'''

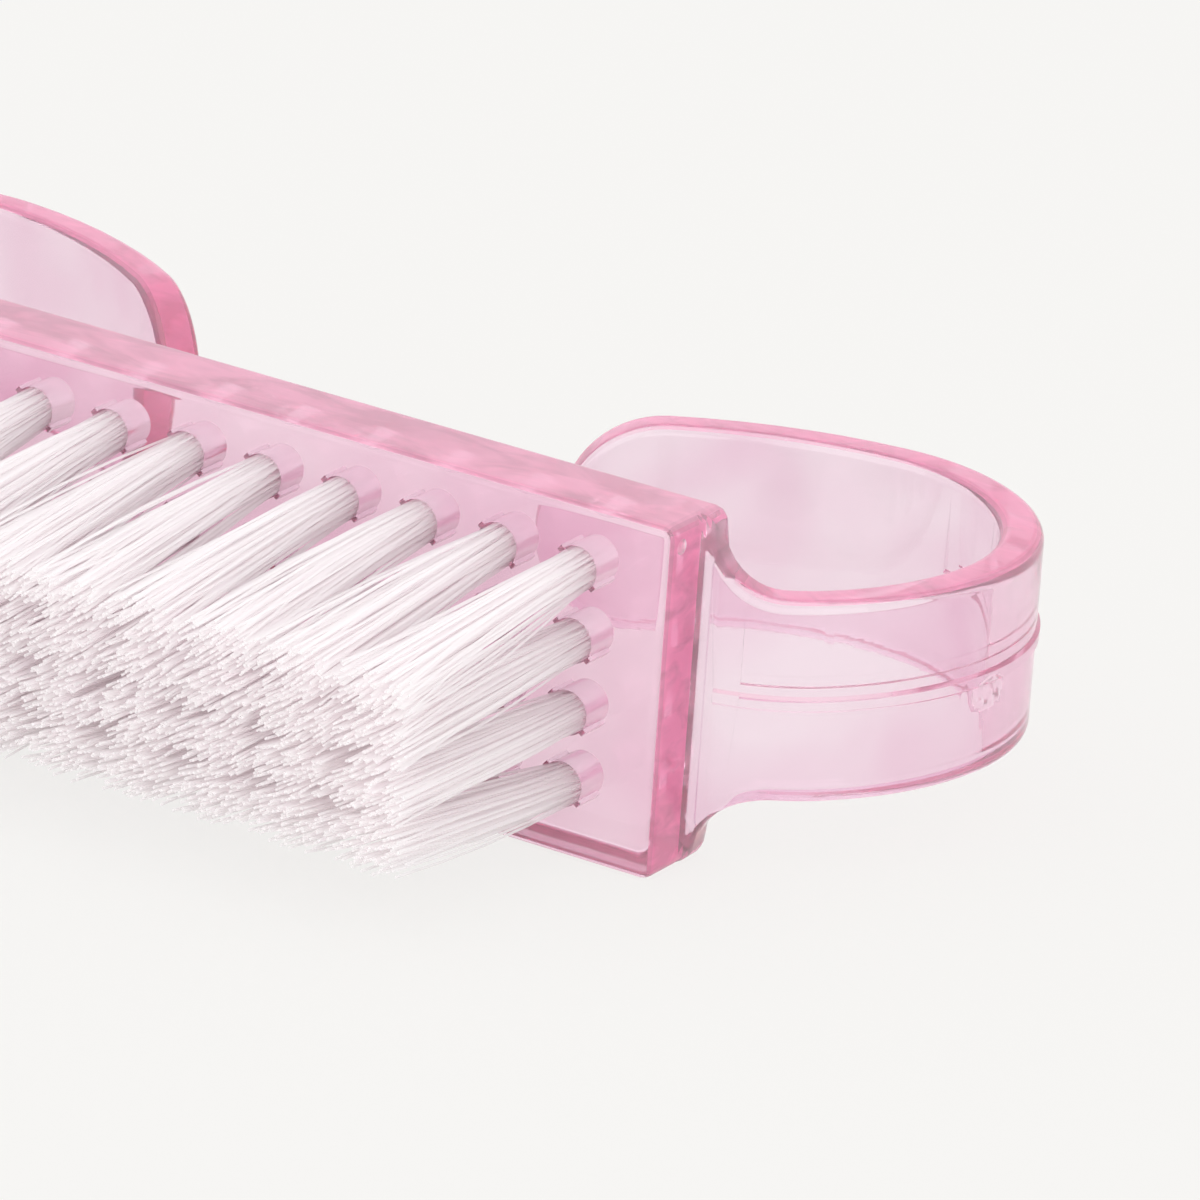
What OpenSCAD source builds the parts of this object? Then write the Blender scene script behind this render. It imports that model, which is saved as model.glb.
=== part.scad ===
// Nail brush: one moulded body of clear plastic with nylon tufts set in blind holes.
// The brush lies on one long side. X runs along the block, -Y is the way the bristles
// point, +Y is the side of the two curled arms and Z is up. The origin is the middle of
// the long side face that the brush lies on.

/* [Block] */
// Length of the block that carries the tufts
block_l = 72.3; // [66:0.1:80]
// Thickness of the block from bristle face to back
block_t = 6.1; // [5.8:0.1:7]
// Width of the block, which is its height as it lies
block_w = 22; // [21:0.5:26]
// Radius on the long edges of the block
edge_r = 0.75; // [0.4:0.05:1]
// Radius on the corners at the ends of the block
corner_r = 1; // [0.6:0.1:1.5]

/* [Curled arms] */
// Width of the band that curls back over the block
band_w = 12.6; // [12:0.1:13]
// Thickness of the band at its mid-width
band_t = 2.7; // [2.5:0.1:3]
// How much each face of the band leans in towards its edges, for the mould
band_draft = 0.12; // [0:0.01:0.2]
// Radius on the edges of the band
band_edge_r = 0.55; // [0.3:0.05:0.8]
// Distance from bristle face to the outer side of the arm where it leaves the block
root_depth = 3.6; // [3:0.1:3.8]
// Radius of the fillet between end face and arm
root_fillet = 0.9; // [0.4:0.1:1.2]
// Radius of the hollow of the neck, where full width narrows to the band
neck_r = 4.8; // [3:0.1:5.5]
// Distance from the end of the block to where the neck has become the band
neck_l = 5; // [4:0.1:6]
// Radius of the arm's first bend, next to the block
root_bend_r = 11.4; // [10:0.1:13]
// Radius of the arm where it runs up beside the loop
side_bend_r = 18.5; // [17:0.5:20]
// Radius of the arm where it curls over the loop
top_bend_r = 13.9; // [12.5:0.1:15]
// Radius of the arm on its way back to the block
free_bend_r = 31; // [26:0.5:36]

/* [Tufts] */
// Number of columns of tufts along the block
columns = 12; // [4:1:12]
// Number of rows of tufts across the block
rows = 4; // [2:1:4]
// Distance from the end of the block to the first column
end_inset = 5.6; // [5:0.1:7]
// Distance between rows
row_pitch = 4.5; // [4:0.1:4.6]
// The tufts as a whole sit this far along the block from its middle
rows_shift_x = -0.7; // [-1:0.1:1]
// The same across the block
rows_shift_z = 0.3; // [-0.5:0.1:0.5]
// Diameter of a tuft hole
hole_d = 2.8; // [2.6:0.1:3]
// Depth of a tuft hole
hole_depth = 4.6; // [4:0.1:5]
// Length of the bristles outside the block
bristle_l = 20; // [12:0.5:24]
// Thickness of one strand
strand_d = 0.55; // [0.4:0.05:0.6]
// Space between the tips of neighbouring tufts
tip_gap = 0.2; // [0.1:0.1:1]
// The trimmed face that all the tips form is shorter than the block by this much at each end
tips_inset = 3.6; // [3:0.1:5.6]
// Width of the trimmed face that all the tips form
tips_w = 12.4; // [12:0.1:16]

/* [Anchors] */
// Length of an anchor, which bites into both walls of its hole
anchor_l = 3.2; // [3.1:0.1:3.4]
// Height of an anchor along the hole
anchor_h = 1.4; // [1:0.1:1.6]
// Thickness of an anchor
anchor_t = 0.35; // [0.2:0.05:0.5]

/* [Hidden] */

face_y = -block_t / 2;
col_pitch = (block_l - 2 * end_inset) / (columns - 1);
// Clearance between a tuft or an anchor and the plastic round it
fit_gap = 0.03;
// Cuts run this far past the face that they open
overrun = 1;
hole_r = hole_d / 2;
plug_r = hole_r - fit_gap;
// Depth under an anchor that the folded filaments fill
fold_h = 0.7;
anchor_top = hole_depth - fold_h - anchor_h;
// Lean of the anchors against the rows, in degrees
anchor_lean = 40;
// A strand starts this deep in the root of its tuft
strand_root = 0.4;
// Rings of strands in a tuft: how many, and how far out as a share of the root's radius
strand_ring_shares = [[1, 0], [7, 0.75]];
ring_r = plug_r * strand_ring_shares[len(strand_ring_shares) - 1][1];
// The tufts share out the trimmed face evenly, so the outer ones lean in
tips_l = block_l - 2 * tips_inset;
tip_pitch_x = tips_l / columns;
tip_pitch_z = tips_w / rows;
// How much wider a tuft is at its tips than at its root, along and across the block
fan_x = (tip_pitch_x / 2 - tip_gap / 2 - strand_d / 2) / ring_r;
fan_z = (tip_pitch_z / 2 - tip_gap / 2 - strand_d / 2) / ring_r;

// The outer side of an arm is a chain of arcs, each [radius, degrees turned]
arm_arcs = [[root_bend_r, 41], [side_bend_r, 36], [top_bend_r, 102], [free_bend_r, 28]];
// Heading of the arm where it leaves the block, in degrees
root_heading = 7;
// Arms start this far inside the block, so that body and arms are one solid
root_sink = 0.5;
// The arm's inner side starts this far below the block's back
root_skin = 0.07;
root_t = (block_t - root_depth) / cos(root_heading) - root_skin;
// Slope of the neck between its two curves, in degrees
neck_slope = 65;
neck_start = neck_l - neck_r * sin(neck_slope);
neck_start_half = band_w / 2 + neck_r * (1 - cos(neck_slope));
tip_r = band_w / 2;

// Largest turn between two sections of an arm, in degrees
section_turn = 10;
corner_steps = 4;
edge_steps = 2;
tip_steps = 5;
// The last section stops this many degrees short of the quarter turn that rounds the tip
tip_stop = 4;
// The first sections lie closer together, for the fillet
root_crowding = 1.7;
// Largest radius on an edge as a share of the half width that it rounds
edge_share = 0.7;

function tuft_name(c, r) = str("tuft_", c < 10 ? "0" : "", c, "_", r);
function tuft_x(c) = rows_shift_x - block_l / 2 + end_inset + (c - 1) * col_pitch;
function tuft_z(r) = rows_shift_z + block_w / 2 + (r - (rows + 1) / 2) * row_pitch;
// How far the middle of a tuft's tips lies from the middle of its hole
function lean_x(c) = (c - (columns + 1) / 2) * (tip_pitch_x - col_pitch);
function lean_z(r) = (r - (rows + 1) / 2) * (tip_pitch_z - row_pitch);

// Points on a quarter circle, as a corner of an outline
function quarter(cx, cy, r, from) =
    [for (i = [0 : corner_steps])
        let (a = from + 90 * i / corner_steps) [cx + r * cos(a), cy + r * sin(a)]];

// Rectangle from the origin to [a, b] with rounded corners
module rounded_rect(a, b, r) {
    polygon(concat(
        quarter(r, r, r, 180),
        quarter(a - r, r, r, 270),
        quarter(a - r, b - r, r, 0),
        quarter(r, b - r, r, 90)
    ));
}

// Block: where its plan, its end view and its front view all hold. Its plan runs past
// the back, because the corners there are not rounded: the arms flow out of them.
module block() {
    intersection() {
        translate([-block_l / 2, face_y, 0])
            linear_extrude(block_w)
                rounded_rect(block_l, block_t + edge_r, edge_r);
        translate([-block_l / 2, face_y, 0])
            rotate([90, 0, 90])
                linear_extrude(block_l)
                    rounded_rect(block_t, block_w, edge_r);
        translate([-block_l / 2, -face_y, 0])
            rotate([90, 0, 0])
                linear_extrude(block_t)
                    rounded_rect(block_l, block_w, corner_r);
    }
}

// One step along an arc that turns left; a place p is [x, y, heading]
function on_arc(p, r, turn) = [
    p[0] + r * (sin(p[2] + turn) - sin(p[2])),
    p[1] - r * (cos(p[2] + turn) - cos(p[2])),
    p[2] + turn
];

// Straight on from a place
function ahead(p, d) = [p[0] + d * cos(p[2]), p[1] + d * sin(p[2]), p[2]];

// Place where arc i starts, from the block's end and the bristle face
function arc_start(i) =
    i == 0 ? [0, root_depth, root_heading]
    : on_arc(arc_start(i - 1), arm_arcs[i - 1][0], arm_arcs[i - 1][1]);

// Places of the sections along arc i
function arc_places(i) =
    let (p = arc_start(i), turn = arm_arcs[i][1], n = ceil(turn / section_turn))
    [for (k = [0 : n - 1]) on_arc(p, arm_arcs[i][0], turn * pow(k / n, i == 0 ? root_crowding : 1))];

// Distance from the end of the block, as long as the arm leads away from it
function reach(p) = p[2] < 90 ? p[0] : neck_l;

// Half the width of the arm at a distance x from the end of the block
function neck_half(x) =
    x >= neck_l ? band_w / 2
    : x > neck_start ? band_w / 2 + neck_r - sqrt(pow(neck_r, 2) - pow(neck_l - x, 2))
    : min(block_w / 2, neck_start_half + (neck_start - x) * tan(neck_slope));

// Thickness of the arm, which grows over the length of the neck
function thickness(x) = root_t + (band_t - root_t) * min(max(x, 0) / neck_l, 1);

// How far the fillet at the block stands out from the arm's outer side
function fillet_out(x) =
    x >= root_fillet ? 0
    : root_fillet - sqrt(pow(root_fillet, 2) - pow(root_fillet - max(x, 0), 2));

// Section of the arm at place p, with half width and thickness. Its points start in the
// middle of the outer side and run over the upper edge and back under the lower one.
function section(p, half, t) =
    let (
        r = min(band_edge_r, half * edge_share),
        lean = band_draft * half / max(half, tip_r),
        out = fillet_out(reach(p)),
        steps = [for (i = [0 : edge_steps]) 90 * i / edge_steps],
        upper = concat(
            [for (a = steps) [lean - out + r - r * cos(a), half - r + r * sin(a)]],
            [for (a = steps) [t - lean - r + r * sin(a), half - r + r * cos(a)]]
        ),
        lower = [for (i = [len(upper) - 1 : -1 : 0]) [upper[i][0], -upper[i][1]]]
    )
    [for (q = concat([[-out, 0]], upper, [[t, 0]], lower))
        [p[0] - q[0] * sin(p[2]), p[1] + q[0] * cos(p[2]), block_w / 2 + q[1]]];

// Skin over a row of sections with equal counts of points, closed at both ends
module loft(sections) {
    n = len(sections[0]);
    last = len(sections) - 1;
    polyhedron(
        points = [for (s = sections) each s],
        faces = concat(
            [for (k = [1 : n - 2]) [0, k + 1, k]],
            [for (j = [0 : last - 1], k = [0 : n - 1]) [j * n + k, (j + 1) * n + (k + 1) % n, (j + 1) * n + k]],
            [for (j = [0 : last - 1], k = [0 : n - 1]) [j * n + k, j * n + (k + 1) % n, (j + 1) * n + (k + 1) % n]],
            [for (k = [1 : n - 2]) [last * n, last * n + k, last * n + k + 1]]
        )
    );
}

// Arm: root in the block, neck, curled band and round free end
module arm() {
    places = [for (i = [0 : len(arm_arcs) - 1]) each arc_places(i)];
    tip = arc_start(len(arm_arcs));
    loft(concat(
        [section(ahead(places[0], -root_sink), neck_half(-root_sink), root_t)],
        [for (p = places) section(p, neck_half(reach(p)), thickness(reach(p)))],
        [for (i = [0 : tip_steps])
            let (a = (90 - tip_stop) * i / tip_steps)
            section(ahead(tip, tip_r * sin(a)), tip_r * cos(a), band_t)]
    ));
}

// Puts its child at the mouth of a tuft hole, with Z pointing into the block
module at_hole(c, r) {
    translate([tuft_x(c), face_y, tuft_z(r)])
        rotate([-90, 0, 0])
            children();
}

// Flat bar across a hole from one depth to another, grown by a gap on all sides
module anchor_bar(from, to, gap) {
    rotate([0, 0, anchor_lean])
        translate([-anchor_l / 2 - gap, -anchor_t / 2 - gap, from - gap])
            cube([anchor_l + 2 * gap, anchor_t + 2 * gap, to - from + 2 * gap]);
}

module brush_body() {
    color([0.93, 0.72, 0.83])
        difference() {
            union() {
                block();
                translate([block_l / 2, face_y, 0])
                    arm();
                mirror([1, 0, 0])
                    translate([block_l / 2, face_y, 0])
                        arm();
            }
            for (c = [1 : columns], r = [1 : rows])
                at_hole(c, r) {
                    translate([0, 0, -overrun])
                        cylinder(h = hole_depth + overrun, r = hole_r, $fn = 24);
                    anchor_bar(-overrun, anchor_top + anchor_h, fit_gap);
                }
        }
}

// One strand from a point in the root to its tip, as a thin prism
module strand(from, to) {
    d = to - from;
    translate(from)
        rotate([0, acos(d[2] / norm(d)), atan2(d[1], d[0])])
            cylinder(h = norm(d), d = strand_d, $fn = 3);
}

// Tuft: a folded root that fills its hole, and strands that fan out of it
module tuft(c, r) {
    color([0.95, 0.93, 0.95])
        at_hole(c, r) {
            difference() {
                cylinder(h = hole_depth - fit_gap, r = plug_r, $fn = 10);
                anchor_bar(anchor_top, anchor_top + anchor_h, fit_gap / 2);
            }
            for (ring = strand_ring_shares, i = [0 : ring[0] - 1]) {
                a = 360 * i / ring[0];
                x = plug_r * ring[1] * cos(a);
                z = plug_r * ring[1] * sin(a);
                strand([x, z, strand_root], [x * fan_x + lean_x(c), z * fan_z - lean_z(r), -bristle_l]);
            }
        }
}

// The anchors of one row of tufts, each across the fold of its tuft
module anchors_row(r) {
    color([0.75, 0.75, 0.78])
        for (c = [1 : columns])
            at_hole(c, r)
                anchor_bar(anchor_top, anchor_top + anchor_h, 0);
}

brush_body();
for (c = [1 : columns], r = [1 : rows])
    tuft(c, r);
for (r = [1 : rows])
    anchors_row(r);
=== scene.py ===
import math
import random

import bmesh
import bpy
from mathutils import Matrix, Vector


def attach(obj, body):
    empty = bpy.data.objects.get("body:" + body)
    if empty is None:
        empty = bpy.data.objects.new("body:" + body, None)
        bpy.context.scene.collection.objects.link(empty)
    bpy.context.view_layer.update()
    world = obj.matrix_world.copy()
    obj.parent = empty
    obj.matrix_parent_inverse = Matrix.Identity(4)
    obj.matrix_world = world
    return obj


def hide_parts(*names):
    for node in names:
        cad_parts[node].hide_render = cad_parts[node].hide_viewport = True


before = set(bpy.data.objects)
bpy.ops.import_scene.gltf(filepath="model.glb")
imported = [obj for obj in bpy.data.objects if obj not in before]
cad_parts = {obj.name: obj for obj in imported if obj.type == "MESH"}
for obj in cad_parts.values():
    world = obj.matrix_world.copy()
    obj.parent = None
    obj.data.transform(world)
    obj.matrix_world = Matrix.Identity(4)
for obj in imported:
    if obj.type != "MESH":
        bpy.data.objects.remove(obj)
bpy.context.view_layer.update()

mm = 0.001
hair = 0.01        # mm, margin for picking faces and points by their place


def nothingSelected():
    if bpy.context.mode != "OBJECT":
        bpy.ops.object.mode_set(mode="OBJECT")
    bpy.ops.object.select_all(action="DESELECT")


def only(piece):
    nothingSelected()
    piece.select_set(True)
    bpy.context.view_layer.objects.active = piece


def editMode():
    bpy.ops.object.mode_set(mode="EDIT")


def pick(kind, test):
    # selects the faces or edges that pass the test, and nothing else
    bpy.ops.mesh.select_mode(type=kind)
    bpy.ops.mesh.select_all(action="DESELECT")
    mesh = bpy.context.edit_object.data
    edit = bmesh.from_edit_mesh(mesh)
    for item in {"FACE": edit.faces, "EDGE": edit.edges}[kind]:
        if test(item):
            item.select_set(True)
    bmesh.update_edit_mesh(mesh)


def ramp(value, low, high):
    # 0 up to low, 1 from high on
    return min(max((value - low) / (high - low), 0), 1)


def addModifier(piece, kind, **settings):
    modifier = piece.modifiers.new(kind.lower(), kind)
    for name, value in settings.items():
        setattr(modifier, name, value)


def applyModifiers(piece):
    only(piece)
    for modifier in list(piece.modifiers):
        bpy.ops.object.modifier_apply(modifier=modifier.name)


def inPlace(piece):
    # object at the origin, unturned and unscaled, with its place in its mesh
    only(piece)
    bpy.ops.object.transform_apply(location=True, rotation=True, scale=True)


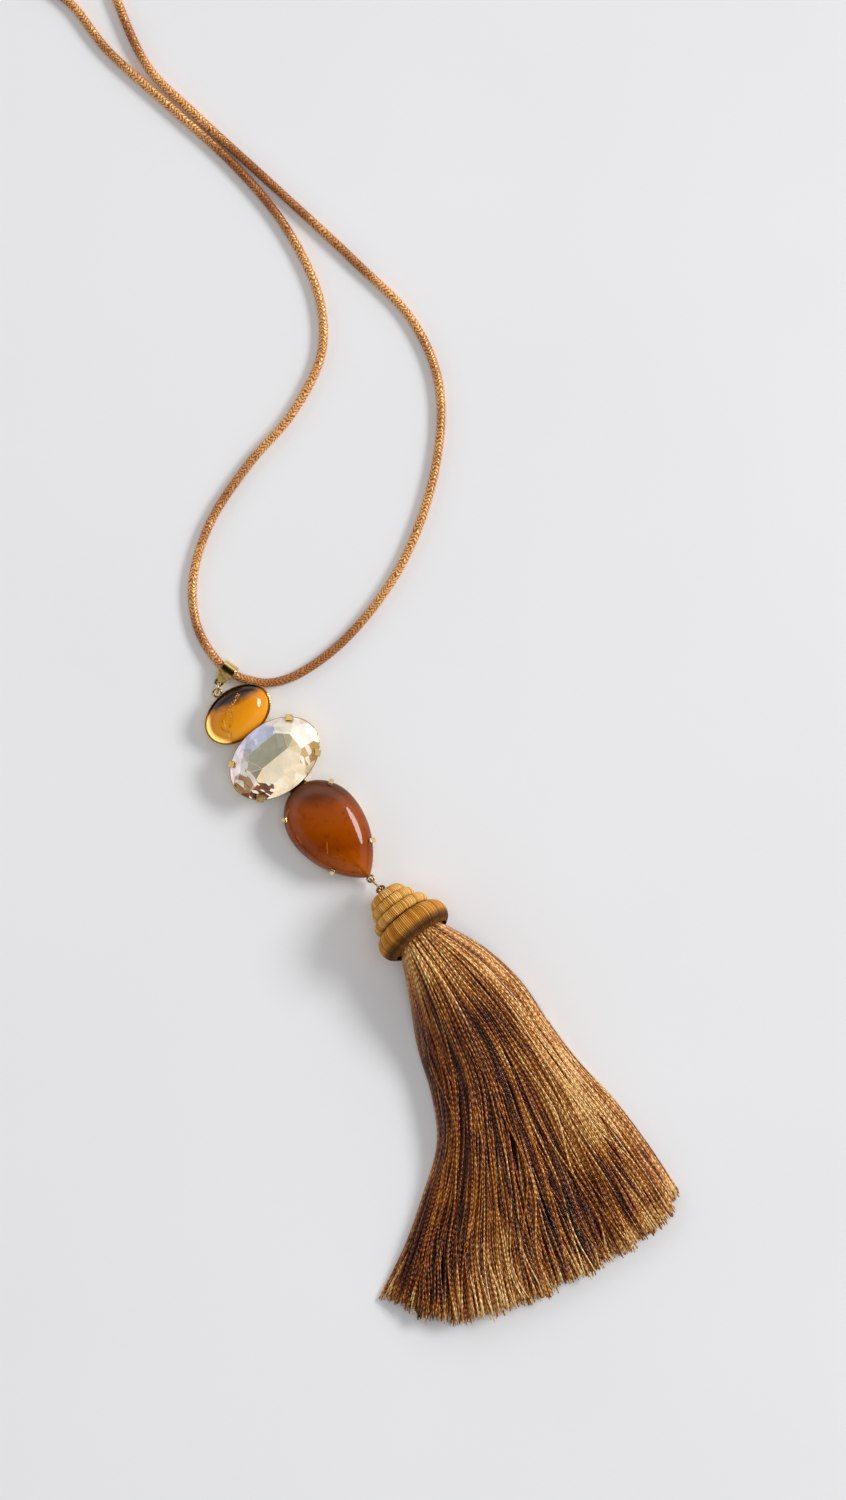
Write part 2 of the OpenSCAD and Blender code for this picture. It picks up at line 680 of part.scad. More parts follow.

'''

Challenge:
Print only the lines that run from the start of the listing to the line bearing "brush lies on."; please keep the first line and that last one, exactly as they appear.

Answer in full:
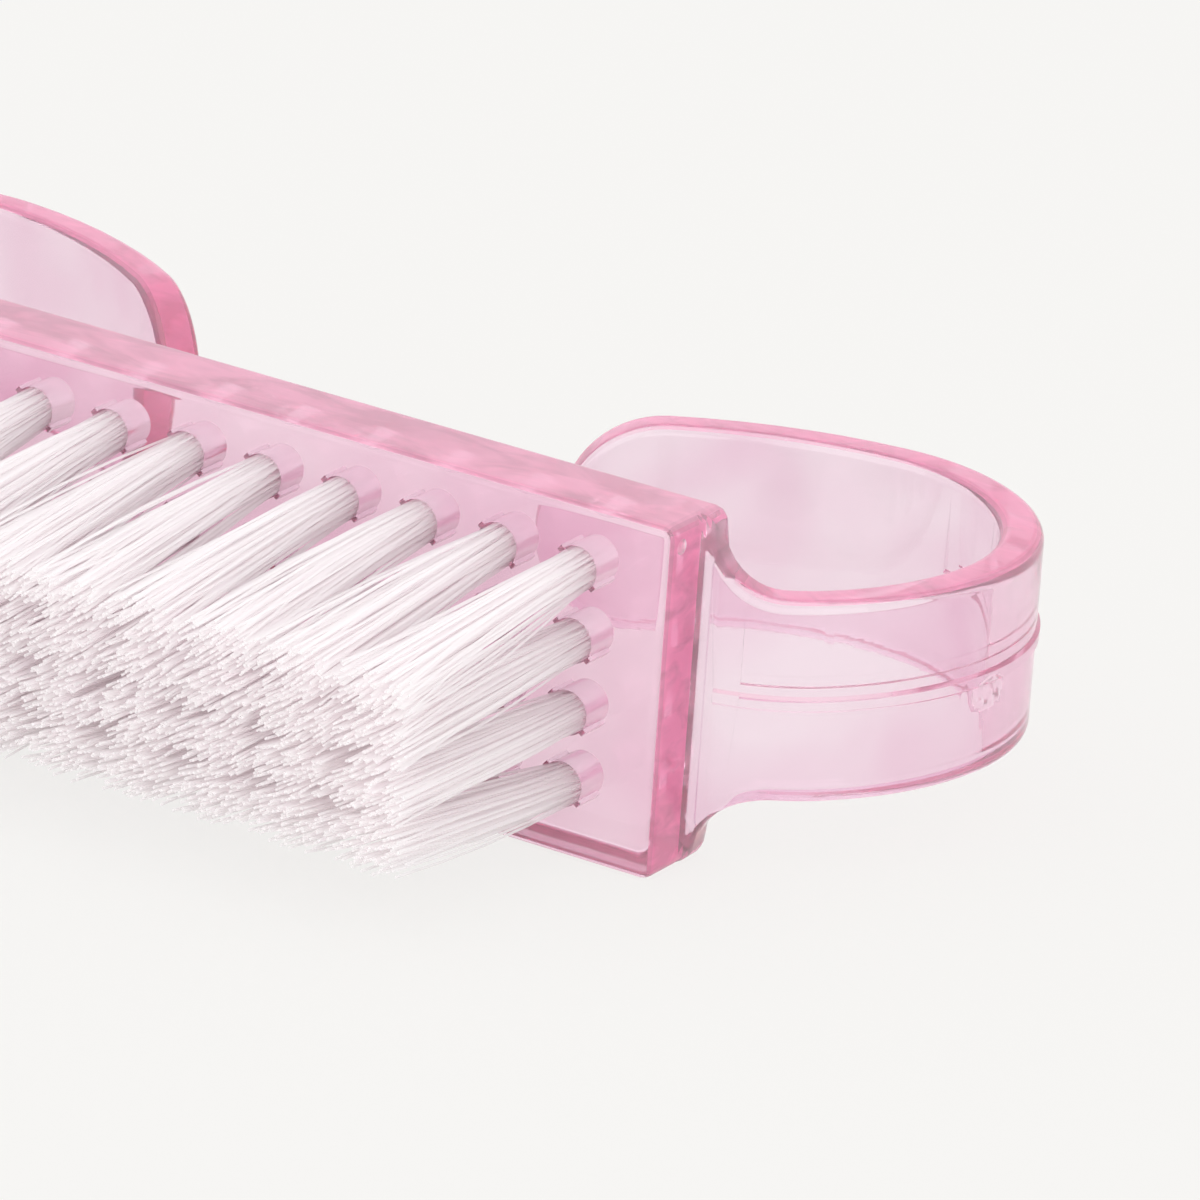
What OpenSCAD source builds the parts of this object? Then write the Blender scene script behind this render. It imports that model, which is saved as model.glb.
=== part.scad ===
// Nail brush: one moulded body of clear plastic with nylon tufts set in blind holes.
// The brush lies on one long side. X runs along the block, -Y is the way the bristles
// point, +Y is the side of the two curled arms and Z is up. The origin is the middle of
// the long side face that the brush lies on.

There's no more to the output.